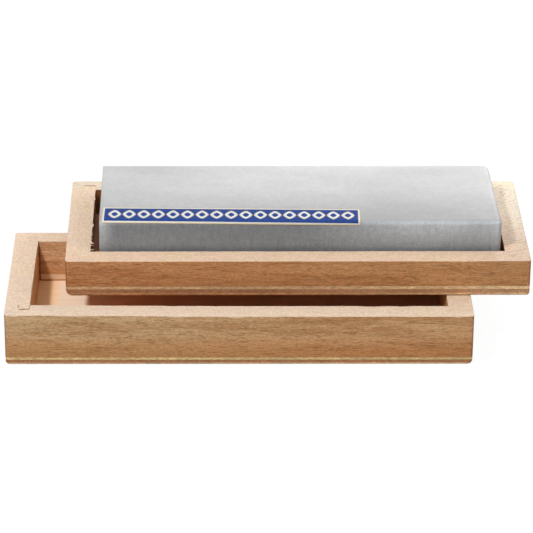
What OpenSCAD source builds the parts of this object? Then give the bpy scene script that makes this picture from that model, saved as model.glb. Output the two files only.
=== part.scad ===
// Sharpening whetstone: a natural bench stone kept in a two-part wooden box.
// The shallow base holds the stone and lies across the deeper lid, which is turned upside down.
// The trays are modelled with their open side up, so each panel is at the bottom of its tray.

/* [Stone] */
// Length of the stone along its honing face
stone_l = 150.6; // [120:0.1:200]
// Width of the stone
stone_w = 50.8; // [40:0.1:70]
// Height of the stone
stone_h = 22; // [18:0.5:26]
// Rounding of the stone's two long front edges and of the right end's top edge
stone_front_r = 1.8; // [0.5:0.1:3]
// Rounding of the stone's two long back edges
stone_back_r = 0.6; // [0.2:0.1:2]
// Amount by which the right end leans in from its top to its bottom
stone_end_lean = 0.5; // [0:0.1:3]
// Amount by which the right end falls back from its front to its back
stone_end_skew = 0.8; // [0:0.1:2]
// Rounding of the stone's worn back right corner
worn_corner_r = 4; // [1:0.1:5]
// Rounding of the stone's front right corner
right_corner_r = 1.2; // [0.2:0.1:3]
// Rounding of the stone's two upright corners at the left
left_corner_r = 0.6; // [0.2:0.1:1.5]

/* [Label] */
// Length of the paper label
label_l = 96.5; // [60:0.5:110]
// Thickness of the paper
label_t = 0.12; // [0.1:0.01:0.3]
// Distance from the stone's left end to the label's back left corner
label_inset = 1.2; // [0.5:0.1:3]
// Distance from the stone's front to the label's back left corner
label_back = 12; // [8:0.1:25]
// Turn of the label seen from above, clockwise
label_turn = 1.15; // [0:0.05:2]
// Drop of the label's lower edge down the rounded front edge, at its left end
lap_left = 0.8; // [0.3:0.1:2]
// The same drop at the label's right end
lap_right = 1.8; // [0.3:0.1:2]

/* [Box] */
// Play between the stone and the end walls, both ends together
end_play = 4.4; // [3.4:0.1:8]
// Part of that play at the stone's left end
left_gap = 3.3; // [0.4:0.1:4.2]
// Play between the stone and the long walls, both sides together
side_play = 4.8; // [2.1:0.1:8]
// Part of that play in front of the stone
front_gap = 1.8; // [0.4:0.1:4]
// Thickness of the front walls
front_wall_t = 8.6; // [6:0.1:12]
// Thickness of the back walls
back_wall_t = 7.8; // [6:0.1:12]
// Thickness of the end walls
end_wall_t = 9.1; // [6:0.1:12]
// Rounding of the upright outer corners
corner_r = 1.2; // [0.5:0.1:2]
// Rounding of the lower outer edges at the front and back
long_foot_r = 0.8; // [0.3:0.1:2]
// Rounding of the lower outer edges at the ends
end_foot_r = 1.8; // [0.5:0.1:2.5]

/* [Corner joints] */
// Thickness of the tongue on each end wall
tongue_t = 4.4; // [2:0.1:5.5]
// Depth of the tongue in the long wall
tongue_l = 3.9; // [2:0.1:5]
// Rounding of the tongue's tip
tongue_r = 0.8; // [0.2:0.1:0.9]

/* [Lid] */
// Height of the lid's walls, without its panel
lid_wall_h = 17; // [14:0.5:30]
// Thickness of the lid's plywood panel
lid_panel_t = 3; // [3:0.1:6]

/* [Base] */
// Height of the base's walls, without its panel
base_wall_h = 10.4; // [6:0.1:16]
// Thickness of the base's plywood panel
base_panel_t = 4; // [3:0.1:6]
// How far the base lies to the right of the lid's left end
base_x = 22; // [12:0.1:40]
// How far the base lies behind the lid's front
base_y = 16.7; // [10:0.1:30]
// Turn of the base on the lid, anticlockwise
base_turn = 0.16; // [0:0.01:1]

/* [Hidden] */
$fn = 64;

// Outside size of both trays
box_l = stone_l + end_play + 2 * end_wall_t;
box_d = stone_w + side_play + front_wall_t + back_wall_t;
lid_h = lid_wall_h + lid_panel_t;

// Shares of a panel's thickness taken by its face ply and by its core
face_share = 0.3;
core_share = 1 - 2 * face_share;

// The frame's origin is under the middle of the whole object
frame_x = (base_x + box_l * cos(base_turn)) / 2;
frame_y = (base_y + box_l * sin(base_turn) + box_d * cos(base_turn)) / 2;

// Reach of a cutter beyond the face that it cuts
past = 1;

// ---------- places ----------

module on_lid() {
    translate([-frame_x, -frame_y, 0]) children();
}

module on_base() {
    on_lid()
        translate([base_x, base_y, lid_h])
            rotate([0, 0, base_turn])
                children();
}

module on_base_panel() {
    on_base()
        translate([end_wall_t + left_gap, front_wall_t + front_gap, base_panel_t])
            children();
}

// ---------- outlines ----------

// What a rounding of radius r takes off a corner that lies at the origin
module corner_waste(r) {
    difference() {
        translate([-past, -past]) square(r + past);
        translate([r, r]) circle(r);
    }
}

// Rectangle with a rounding of its own on each corner
module rounded_rect(l, w, front_left, front_right, back_left, back_right) {
    difference() {
        square([l, w]);
        corner_waste(front_left);
        translate([l, 0]) mirror([1, 0]) corner_waste(front_right);
        translate([0, w]) mirror([0, 1]) corner_waste(back_left);
        translate([l, w]) rotate(180) corner_waste(back_right);
    }
}

// Section with its two lower corners rounded
module foot_section(w, h, r) {
    difference() {
        square([w, h]);
        corner_waste(r);
        translate([w, 0]) mirror([1, 0]) corner_waste(r);
    }
}

// Outline of a tray seen from above
module tray_plan() {
    rounded_rect(box_l, box_d, corner_r, corner_r, corner_r, corner_r);
}

// Both tongues of the left end wall, as one bar that runs through to both long walls
module tongue_plan() {
    reach = box_d - front_wall_t - back_wall_t + 2 * tongue_l;
    translate([end_wall_t - tongue_t, front_wall_t - tongue_l])
        rounded_rect(tongue_t, reach, tongue_r, tongue_r, tongue_r, tongue_r);
}

// ---------- walls and panels, with the tray's lower front left corner at the origin ----------

// Extrudes a section drawn in depth and height along the tray's length
module along_length(l) {
    rotate([90, 0, 90]) linear_extrude(l) children();
}

// Extrudes a section drawn in length and height through the tray's depth
module through_depth(d) {
    translate([0, d, 0]) rotate([90, 0, 0]) linear_extrude(d) children();
}

// Long wall between two depths, with a groove for a tongue near each end
module long_wall(h, y_from, y_to) {
    linear_extrude(h)
        difference() {
            intersection() {
                tray_plan();
                translate([0, y_from]) square([box_l, y_to - y_from]);
            }
            tongue_plan();
            translate([box_l, 0]) mirror([1, 0]) tongue_plan();
        }
}

module front_wall(h) long_wall(h, 0, front_wall_t);

module back_wall(h) long_wall(h, box_d - back_wall_t, box_d);

// End wall that stands between the long walls and is let into them by its tongues
module left_end(h) {
    linear_extrude(h)
        union() {
            translate([0, front_wall_t]) square([end_wall_t, box_d - front_wall_t - back_wall_t]);
            tongue_plan();
        }
}

module right_end(h) {
    translate([box_l, 0, 0]) mirror([1, 0, 0]) left_end(h);
}

// Whole panel, rounded along its lower edges and at its corners
module panel(t) {
    intersection() {
        linear_extrude(t) tray_plan();
        along_length(box_l) foot_section(box_d, t, long_foot_r);
        through_depth(box_d) foot_section(box_l, t, end_foot_r);
    }
}

// One layer of a panel, between two shares of its thickness
module ply(t, low_share, high_share) {
    intersection() {
        panel(t);
        translate([-past, -past, t * low_share])
            cube([box_l + 2 * past, box_d + 2 * past, t * (high_share - low_share)]);
    }
}

module outer_ply(t) ply(t, 0, face_share);

module core_ply(t) ply(t, face_share, face_share + core_share);

module inner_ply(t) ply(t, face_share + core_share, 1);

// ---------- stone ----------

// The stone's cross section, in depth and height, grown by a skin
module stone_section(skin) {
    front_r = stone_front_r + skin;
    back_r = stone_back_r + skin;
    translate([-skin, -skin])
        rounded_rect(stone_w + 2 * skin, stone_h + 2 * skin, front_r, back_r, front_r, back_r);
}

// The stone seen from the front, in length and height
module stone_front() {
    difference() {
        polygon([[0, 0], [stone_l - stone_end_lean, 0], [stone_l, stone_h], [0, stone_h]]);
        translate([stone_l, stone_h]) rotate(180) corner_waste(stone_front_r);
    }
}

// The stone seen from above, in length and depth
module stone_plan() {
    intersection() {
        rounded_rect(stone_l, stone_w, left_corner_r, right_corner_r, left_corner_r, worn_corner_r);
        polygon([[0, 0], [stone_l, 0], [stone_l - stone_end_skew, stone_w], [0, stone_w]]);
    }
}

module stone() {
    color("lightgray")
        on_base_panel()
            intersection() {
                along_length(stone_l) stone_section(0);
                through_depth(stone_w) stone_front();
                linear_extrude(stone_h) stone_plan();
            }
}

// ---------- label ----------

// Sheet of paper wrapped around the whole stone, in depth and height
module paper_section() {
    difference() {
        stone_section(label_t);
        stone_section(0);
    }
}

module label() {
    color("royalblue")
        on_base_panel()
            intersection() {
                along_length(stone_l) paper_section();
                // lower edge, on a slant down the rounded front edge
                through_depth(label_back)
                    polygon([[0, stone_h - lap_left], [label_l, stone_h - lap_right],
                        [stone_l, stone_h - lap_right], [stone_l, stone_h + past], [0, stone_h + past]]);
                // back edge and both ends, turned about the back left corner
                translate([label_inset, label_back, 0])
                    rotate([0, 0, -label_turn])
                        translate([0, -2 * label_back, 0])
                            cube([label_l, 2 * label_back, stone_h + past]);
            }
}

// ---------- base ----------

module base_front_wall() {
    color("burlywood") on_base() translate([0, 0, base_panel_t]) front_wall(base_wall_h);
}

module base_back_wall() {
    color("burlywood") on_base() translate([0, 0, base_panel_t]) back_wall(base_wall_h);
}

module base_left_end() {
    color("wheat") on_base() translate([0, 0, base_panel_t]) left_end(base_wall_h);
}

module base_right_end() {
    color("wheat") on_base() translate([0, 0, base_panel_t]) right_end(base_wall_h);
}

module base_inner_ply() {
    color("bisque") on_base() inner_ply(base_panel_t);
}

module base_core_ply() {
    color("sienna") on_base() core_ply(base_panel_t);
}

module base_outer_ply() {
    color("bisque") on_base() outer_ply(base_panel_t);
}

// ---------- lid ----------

module lid_front_wall() {
    color("tan") on_lid() translate([0, 0, lid_panel_t]) front_wall(lid_wall_h);
}

module lid_back_wall() {
    color("tan") on_lid() translate([0, 0, lid_panel_t]) back_wall(lid_wall_h);
}

module lid_left_end() {
    color("wheat") on_lid() translate([0, 0, lid_panel_t]) left_end(lid_wall_h);
}

module lid_right_end() {
    color("wheat") on_lid() translate([0, 0, lid_panel_t]) right_end(lid_wall_h);
}

module lid_inner_ply() {
    color("bisque") on_lid() inner_ply(lid_panel_t);
}

module lid_core_ply() {
    color("sienna") on_lid() core_ply(lid_panel_t);
}

module lid_outer_ply() {
    color("bisque") on_lid() outer_ply(lid_panel_t);
}

stone();
label();
base_front_wall();
base_back_wall();
base_left_end();
base_right_end();
base_inner_ply();
base_core_ply();
base_outer_ply();
lid_front_wall();
lid_back_wall();
lid_left_end();
lid_right_end();
lid_inner_ply();
lid_core_ply();
lid_outer_ply();
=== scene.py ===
"""Looks of a sharpening whetstone in its two-part beech box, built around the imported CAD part."""

import math

import bpy
from mathutils import Matrix, Vector, noise


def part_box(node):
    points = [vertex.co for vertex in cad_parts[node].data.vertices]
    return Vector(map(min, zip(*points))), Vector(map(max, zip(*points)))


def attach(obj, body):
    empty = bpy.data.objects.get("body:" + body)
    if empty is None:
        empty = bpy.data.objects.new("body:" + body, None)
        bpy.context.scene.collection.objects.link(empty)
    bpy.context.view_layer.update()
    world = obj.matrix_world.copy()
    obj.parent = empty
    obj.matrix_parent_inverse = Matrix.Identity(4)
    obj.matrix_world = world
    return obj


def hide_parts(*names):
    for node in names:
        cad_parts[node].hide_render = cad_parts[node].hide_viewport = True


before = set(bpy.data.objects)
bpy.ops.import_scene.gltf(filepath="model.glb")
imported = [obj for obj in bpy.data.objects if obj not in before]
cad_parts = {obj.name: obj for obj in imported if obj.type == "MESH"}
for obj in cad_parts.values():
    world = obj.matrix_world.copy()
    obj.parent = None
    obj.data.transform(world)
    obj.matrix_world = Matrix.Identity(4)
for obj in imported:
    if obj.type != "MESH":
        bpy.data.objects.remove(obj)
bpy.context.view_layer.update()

# One millimetre in Blender's metres. Lengths are in millimetres unless a name ends in _M.
MM = 0.001

# ---------- camera ----------

CAMERA_TARGET = (-0.64, -14.59, 25.86)
CAMERA_DISTANCE = 1094.0
CAMERA_PITCH = 26.015
CAMERA_YAW = 1.142
CAMERA_ROLL = 0.498
SENSOR = 36.0
LENS = 196.37
CLIP_START_M = 0.05
CLIP_END_M = 50


def make_camera():
    """Camera at a shallow look-down angle, square to the long side, without shift or depth of field."""
    pitch, yaw, roll = (math.radians(a) for a in (CAMERA_PITCH, CAMERA_YAW, CAMERA_ROLL))
    ahead = Vector((math.sin(yaw), math.cos(yaw), 0))
    level = Vector((math.cos(yaw), -math.sin(yaw), 0))
    forward = ahead * math.cos(pitch) - Vector((0, 0, math.sin(pitch)))
    upright = level.cross(forward)
    right = level * math.cos(roll) + upright * math.sin(roll)
    up = upright * math.cos(roll) - level * math.sin(roll)
    data = bpy.data.cameras.new("camera")
    data.sensor_width = SENSOR
    data.lens = LENS
    data.clip_start = CLIP_START_M
    data.clip_end = CLIP_END_M
    camera = bpy.data.objects.new("camera", data)
    bpy.context.scene.collection.objects.link(camera)
    turn = Matrix((right, up, -forward)).transposed().to_4x4()
    place = Vector(CAMERA_TARGET) * MM - forward * CAMERA_DISTANCE * MM
    camera.matrix_world = Matrix.Translation(place) @ turn
    bpy.context.scene.camera = camera


# ---------- sizes read from the frame ----------

def node_box(node, place):
    """Lowest and highest corner of a CAD node in the axes of place."""
    inverse = place.inverted()
    points = [inverse @ v.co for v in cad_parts[node].data.vertices]
    low = Vector([min(p[k] for p in points) for k in range(3)])
    high = Vector([max(p[k] for p in points) for k in range(3)])
    return low, high


lid_front_low, lid_front_high = (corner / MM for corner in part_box("lid_front_wall"))
lid_back_low, lid_back_high = (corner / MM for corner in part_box("lid_back_wall"))
lid_end_low, lid_end_high = (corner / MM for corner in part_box("lid_left_end"))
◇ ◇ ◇
DIRECTIONS FOR THIS TASK:
Give back exactly the lines running from the line that contains "base_back_wall();" through the line that contains "if empty is", and nothing outside them.

ANSWER:
base_back_wall();
base_left_end();
base_right_end();
base_inner_ply();
base_core_ply();
base_outer_ply();
lid_front_wall();
lid_back_wall();
lid_left_end();
lid_right_end();
lid_inner_ply();
lid_core_ply();
lid_outer_ply();
=== scene.py ===
"""Looks of a sharpening whetstone in its two-part beech box, built around the imported CAD part."""

import math

import bpy
from mathutils import Matrix, Vector, noise


def part_box(node):
    points = [vertex.co for vertex in cad_parts[node].data.vertices]
    return Vector(map(min, zip(*points))), Vector(map(max, zip(*points)))


def attach(obj, body):
    empty = bpy.data.objects.get("body:" + body)
    if empty is None:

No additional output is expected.